Data segment:
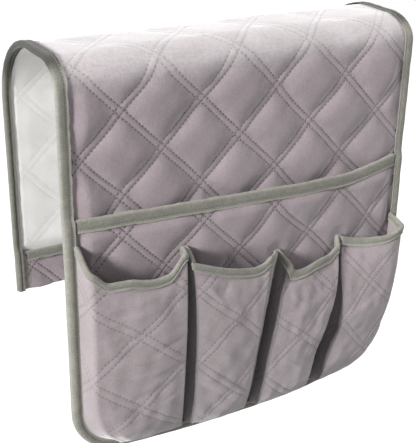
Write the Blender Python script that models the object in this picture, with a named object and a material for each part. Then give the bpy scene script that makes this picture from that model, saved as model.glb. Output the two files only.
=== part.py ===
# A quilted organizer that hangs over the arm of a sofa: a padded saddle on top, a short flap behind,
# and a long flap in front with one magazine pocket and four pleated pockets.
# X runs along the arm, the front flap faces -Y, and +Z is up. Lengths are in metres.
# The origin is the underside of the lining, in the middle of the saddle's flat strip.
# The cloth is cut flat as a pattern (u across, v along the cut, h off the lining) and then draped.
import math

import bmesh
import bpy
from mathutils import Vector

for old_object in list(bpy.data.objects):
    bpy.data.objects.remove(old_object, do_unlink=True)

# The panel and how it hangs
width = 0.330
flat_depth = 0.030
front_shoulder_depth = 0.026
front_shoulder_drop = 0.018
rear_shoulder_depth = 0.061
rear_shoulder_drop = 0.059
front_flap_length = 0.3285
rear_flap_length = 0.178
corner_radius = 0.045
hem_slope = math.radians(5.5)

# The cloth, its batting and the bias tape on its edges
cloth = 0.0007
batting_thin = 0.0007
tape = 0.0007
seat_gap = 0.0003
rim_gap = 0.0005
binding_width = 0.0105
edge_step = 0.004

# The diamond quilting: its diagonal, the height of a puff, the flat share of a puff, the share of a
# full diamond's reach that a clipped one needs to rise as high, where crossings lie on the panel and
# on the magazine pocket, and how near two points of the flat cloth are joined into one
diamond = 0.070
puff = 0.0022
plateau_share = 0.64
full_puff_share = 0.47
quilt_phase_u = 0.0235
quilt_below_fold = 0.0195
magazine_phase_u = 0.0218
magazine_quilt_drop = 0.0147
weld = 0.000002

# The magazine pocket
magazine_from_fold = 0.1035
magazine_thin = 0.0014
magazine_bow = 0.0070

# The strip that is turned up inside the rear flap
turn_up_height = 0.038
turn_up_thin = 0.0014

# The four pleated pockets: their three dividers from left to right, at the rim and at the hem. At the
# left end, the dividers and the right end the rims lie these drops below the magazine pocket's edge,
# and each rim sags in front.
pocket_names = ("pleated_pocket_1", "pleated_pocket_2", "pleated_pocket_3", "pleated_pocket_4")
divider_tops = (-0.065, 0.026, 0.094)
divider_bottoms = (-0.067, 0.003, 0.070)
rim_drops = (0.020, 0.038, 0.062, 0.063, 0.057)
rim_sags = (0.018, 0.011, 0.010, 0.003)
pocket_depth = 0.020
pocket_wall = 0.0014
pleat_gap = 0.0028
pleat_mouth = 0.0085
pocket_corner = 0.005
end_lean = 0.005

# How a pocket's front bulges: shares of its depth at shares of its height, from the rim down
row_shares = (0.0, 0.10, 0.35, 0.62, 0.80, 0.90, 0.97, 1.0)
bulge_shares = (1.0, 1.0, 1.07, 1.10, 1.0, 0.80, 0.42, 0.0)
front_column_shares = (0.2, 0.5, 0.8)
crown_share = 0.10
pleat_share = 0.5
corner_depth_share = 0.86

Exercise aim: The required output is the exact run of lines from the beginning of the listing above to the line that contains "edge_step = 0.004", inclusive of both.

Full output:
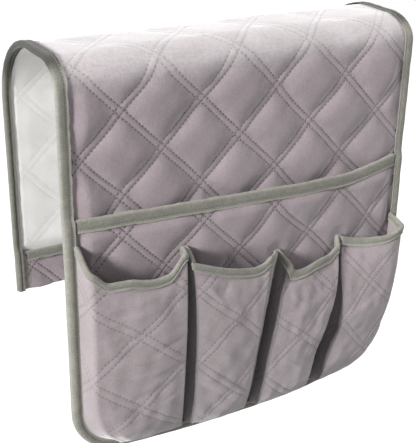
Write the Blender Python script that models the object in this picture, with a named object and a material for each part. Then give the bpy scene script that makes this picture from that model, saved as model.glb. Output the two files only.
=== part.py ===
# A quilted organizer that hangs over the arm of a sofa: a padded saddle on top, a short flap behind,
# and a long flap in front with one magazine pocket and four pleated pockets.
# X runs along the arm, the front flap faces -Y, and +Z is up. Lengths are in metres.
# The origin is the underside of the lining, in the middle of the saddle's flat strip.
# The cloth is cut flat as a pattern (u across, v along the cut, h off the lining) and then draped.
import math

import bmesh
import bpy
from mathutils import Vector

for old_object in list(bpy.data.objects):
    bpy.data.objects.remove(old_object, do_unlink=True)

# The panel and how it hangs
width = 0.330
flat_depth = 0.030
front_shoulder_depth = 0.026
front_shoulder_drop = 0.018
rear_shoulder_depth = 0.061
rear_shoulder_drop = 0.059
front_flap_length = 0.3285
rear_flap_length = 0.178
corner_radius = 0.045
hem_slope = math.radians(5.5)

# The cloth, its batting and the bias tape on its edges
cloth = 0.0007
batting_thin = 0.0007
tape = 0.0007
seat_gap = 0.0003
rim_gap = 0.0005
binding_width = 0.0105
edge_step = 0.004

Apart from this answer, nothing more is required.